With only a veiled reference to “what I saw,” Page does not say he saw the plates but that angels confirmed him in his faith. Neither does he say that any coercion was placed upon him to secure his testimony. Despite Page’s inconsistencies, it is difficult to know what to make of Harris’ affirmation that the eight saw no plates in the face of John Whitmer’s testimony. The original testimony of these eight men in the Book of Mormon reads somewhat ambiguously, not making clear whether they handled the plates or the “leaves” of the translated manuscript. Thus there are some puzzling aspects to the testimonies of the witnesses. If Burnett’s statement is given credence it would appear that Joseph Smith extorted a deceptive testimony from the eight witnesses. But why should John Whitmer and Hiram Page adhere to Mormon ism and the Book of Mormon so long if they only gave their testimony reluctantly? It may be that like the three witnesses they expressed a genuine religious conviction. The particulars may not have seemed as important as the ultimate truth of the work.
To raise doubts about the validity of some of Brodie’s arguments is not to dismiss her book. Her biography will continue to have great influence upon professional historians until someone writes one with equal or greater plausibility. With the benefit of new sources and better insight into the intellectual and cultural background of early Mormonism, this may be possible. It is not enough to write reviews or articles for learned journals, for these are read by few, nor to publish volumes of new sources for these provide no substitute. Those who attempt a biography must write with courage, for no matter what they say many will disagree strongly. And they must write with insight and power, for one of Brodie’s strengths is that her book is exciting reading. Above all, in the face of contradictory sources and world views, they must strive to tell the truth. It may do well to recall John Garraty’s warning that “the average man is so contradictory and complicated that by selecting evidence carefully, a biographer can ‘prove’ that his subject is almost anything.” To write the truth about a man who was so many sided, so controversial as Joseph Smith is a very difficult thing. Nonetheless, with an attitude less cynical than Fawn Brodie’s, it is time for some of us to try.

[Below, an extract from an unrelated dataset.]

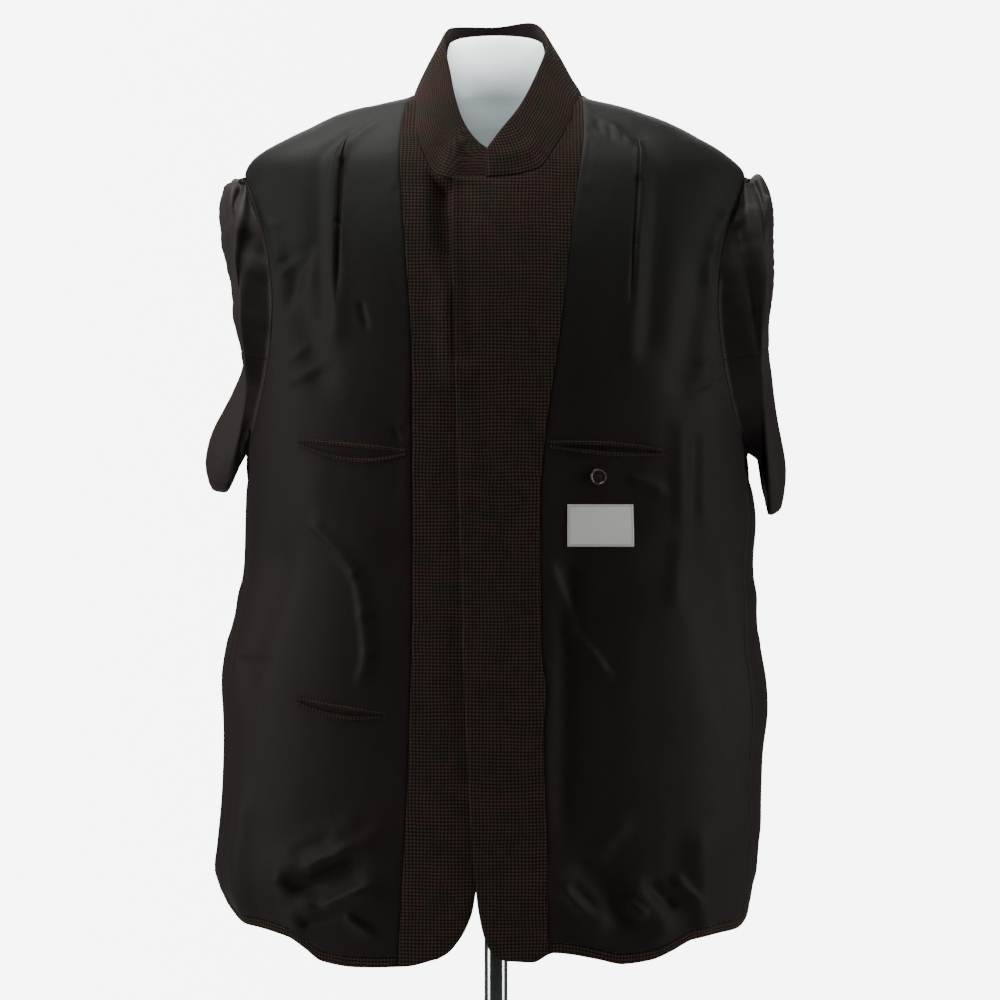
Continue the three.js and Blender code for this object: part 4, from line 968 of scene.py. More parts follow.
    def front_area(self) -> Area:
        """Area of the front lining."""
        foot = self.seam_foot_turn(True)
        curves = (
            self.shoulder,
            self.turnup_line(self.seam_turn, foot),
            self.lining_seam,
            self.outer_edge(True, foot),
        )
        return SKIN.opened(curves, behind=False)

    def facing_area(self) -> Area:
        """Area of the facing, down to the hem."""
        front_edge, _ = self.front_curve(self.edge)
        edge_x, edge_z = front_edge(1.0)
        seam_x = self.facing_seam(np.array(1.0))[0]
        lack = edge_z - self.hem_at(edge_x)

        def foot(u: Array) -> Array:
            x = edge_x + (seam_x - edge_x) * u
            return joined(x, self.hem_at(x) + lack * (1 - u) ** 2)

        flat = patch(self.front_curve(self.gorge)[0], foot, front_edge, self.facing_seam)
        return lambda u, v: SKIN.on_front(flat(u, v))

    def side_area(self) -> Area:
        """Area of the side panel under the arm."""
        front_turn, back_turn = self.seam_foot_turn(True), self.seam_foot_turn(False)

        def lower(curve: Curve) -> Curve:
            return lambda v: curve(JOIN_SHARE + (1 - JOIN_SHARE) * np.asarray(v))

        return patch(
            lambda u: self.armhole(FRONT_JOIN + (360 - 2 * FRONT_JOIN) * u),
            self.turnup_line(front_turn, back_turn),
            lower(self.outer_edge(True, front_turn)),
            lower(self.outer_edge(False, back_turn)),
        )

    def back_top(self, u: Array) -> Array:
        """Returns the back's upper edge, along the neck and then the shoulder."""
        share = NECK_COLUMNS / (NECK_COLUMNS + FRONT_COLUMNS)
        neck_down = self.lining_seam(np.array(0.0))[1]
        t = np.clip(np.asarray(u) / share, 0, 1)
        neck = joined(self.sign * (180 - 90 * t), neck_down * (0.35 + 0.65 * t * t))
        ridge = self.shoulder(np.clip((np.asarray(u) - share) / (1 - share), 0, 1))
        return np.where((np.asarray(u) >= share)[..., None], ridge, neck)

    def back_area(self) -> Area:
        """Area of the back lining, from the middle seam outwards."""
        top = float(self.back_top(np.array(0.0))[1])
        foot = float(SKIN.down_at(self.hem_height(180.0) + TURNUP))
        back_turn = self.seam_foot_turn(False)
        curves = (
            self.back_top,
            self.turnup_line(180, back_turn),
            lambda v: joined(self.sign * 180, top + (foot - top) * v),
            self.outer_edge(False, back_turn),
        )
        return SKIN.opened(curves, behind=True)


LEFT_HALF = HalfCut(Side.LEFT, FACING_SEAM_LEFT, FRONT_EDGE_LEFT, GORGE_LEFT, HEM_LEFT)
RIGHT_HALF = HalfCut(Side.RIGHT, FACING_SEAM_RIGHT, FRONT_EDGE_RIGHT, GORGE_RIGHT, HEM_RIGHT)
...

No Man Knows My History: The Life of Joseph Smith, the Mormon Prophet. By Fawn M. Brodie. New York: Alfred A. Knopf, 1971. 2nd edition, revised and enlarged, xvi + 499 + xxii pp.
[1] [Editor’s Note: This footnote is an asterisk in the PDF] As admitted by E. D. Howe to Arthur Deming in 1885. See the Arthur Deming Papers in the Mormon Collection at the Chicago Historical Society. Anderson’s citation of the Painesville Telegraph, January 31, 1834, misrepresents what is admitted there.